= Exercise details =
Write every line of the material out exactly as shown.

-- Data shown start --

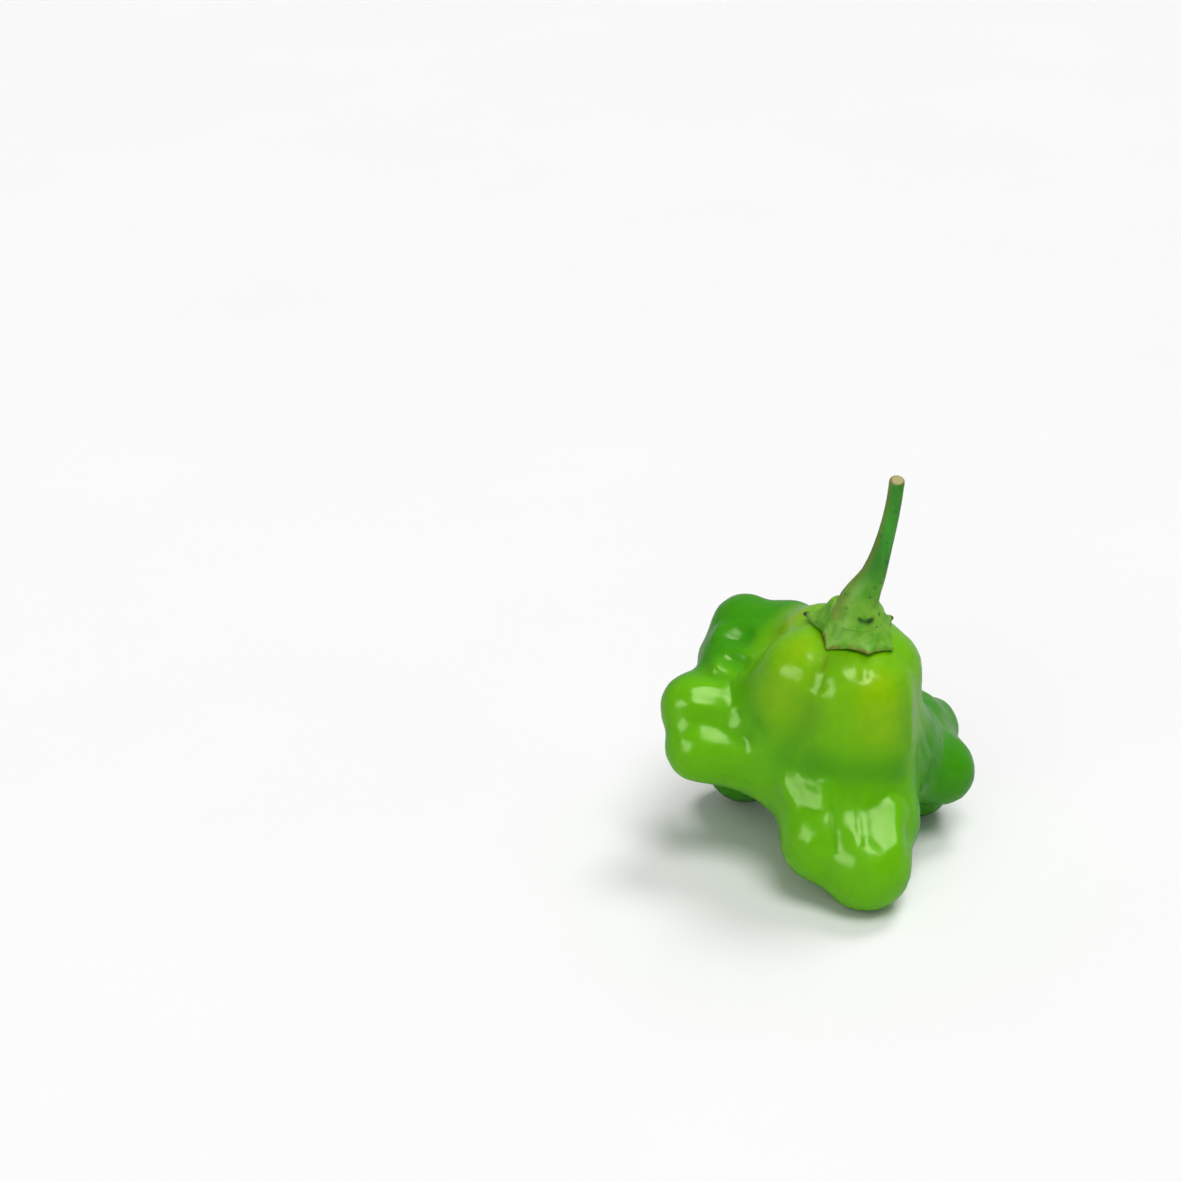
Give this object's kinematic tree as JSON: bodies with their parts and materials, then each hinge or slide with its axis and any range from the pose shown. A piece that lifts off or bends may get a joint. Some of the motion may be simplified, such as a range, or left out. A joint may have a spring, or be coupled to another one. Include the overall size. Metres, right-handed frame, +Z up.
{
  "type": "chilli pepper",
  "caption": "Lobed green chilli pod with a ribbed dome, a leafy calyx and a bent cut stem, lying on its lobes as picked.",
  "frame": {"origin": "on the table, under the middle of the pepper's bounding box", "axes": "+Z up from the table, -Y towards the lobe that points at the viewer, +X towards the lobe on the viewer's right"},
  "size_m": [0.0746, 0.0702, 0.1],
  "materials": {
    "pod_skin": "gloss",
    "calyx_skin": "satin",
    "stem_skin": "satin"
  },
  "bodies": {
    "root": {"pod": "pod_skin", "calyx": "calyx_skin", "stem": "stem_skin"}
  },
  "joints": []
}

-- Data shown end --

= Task solution =
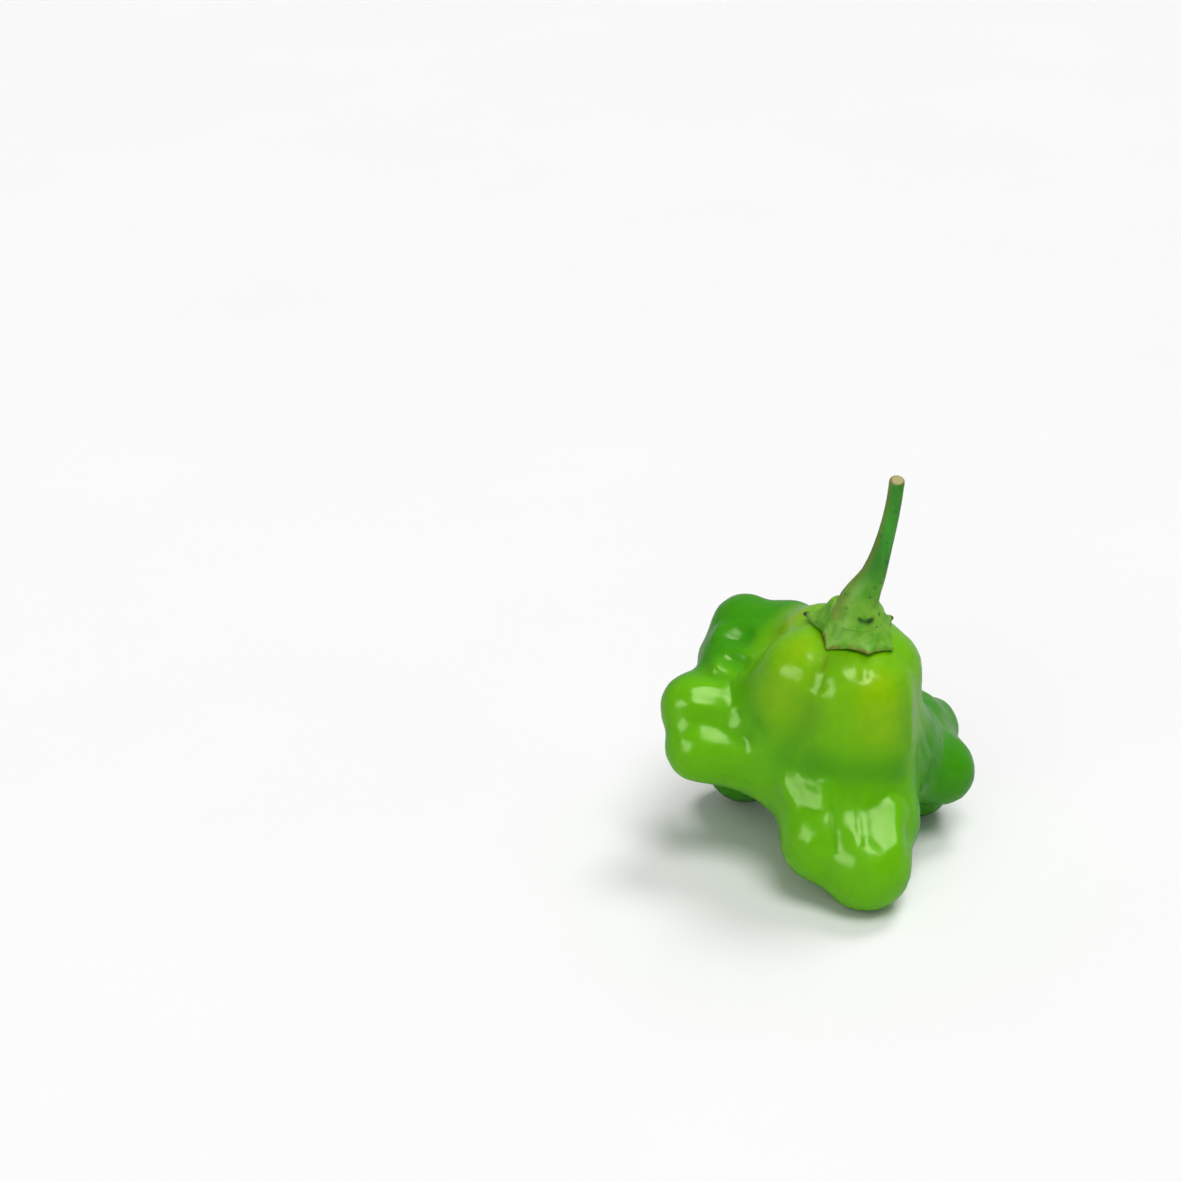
Give this object's kinematic tree as JSON: bodies with their parts and materials, then each hinge or slide with its axis and any range from the pose shown. A piece that lifts off or bends may get a joint. Some of the motion may be simplified, such as a range, or left out. A joint may have a spring, or be coupled to another one. Include the overall size. Metres, right-handed frame, +Z up.
{
  "type": "chilli pepper",
  "caption": "Lobed green chilli pod with a ribbed dome, a leafy calyx and a bent cut stem, lying on its lobes as picked.",
  "frame": {"origin": "on the table, under the middle of the pepper's bounding box", "axes": "+Z up from the table, -Y towards the lobe that points at the viewer, +X towards the lobe on the viewer's right"},
  "size_m": [0.0746, 0.0702, 0.1],
  "materials": {
    "pod_skin": "gloss",
    "calyx_skin": "satin",
    "stem_skin": "satin"
  },
  "bodies": {
    "root": {"pod": "pod_skin", "calyx": "calyx_skin", "stem": "stem_skin"}
  },
  "joints": []
}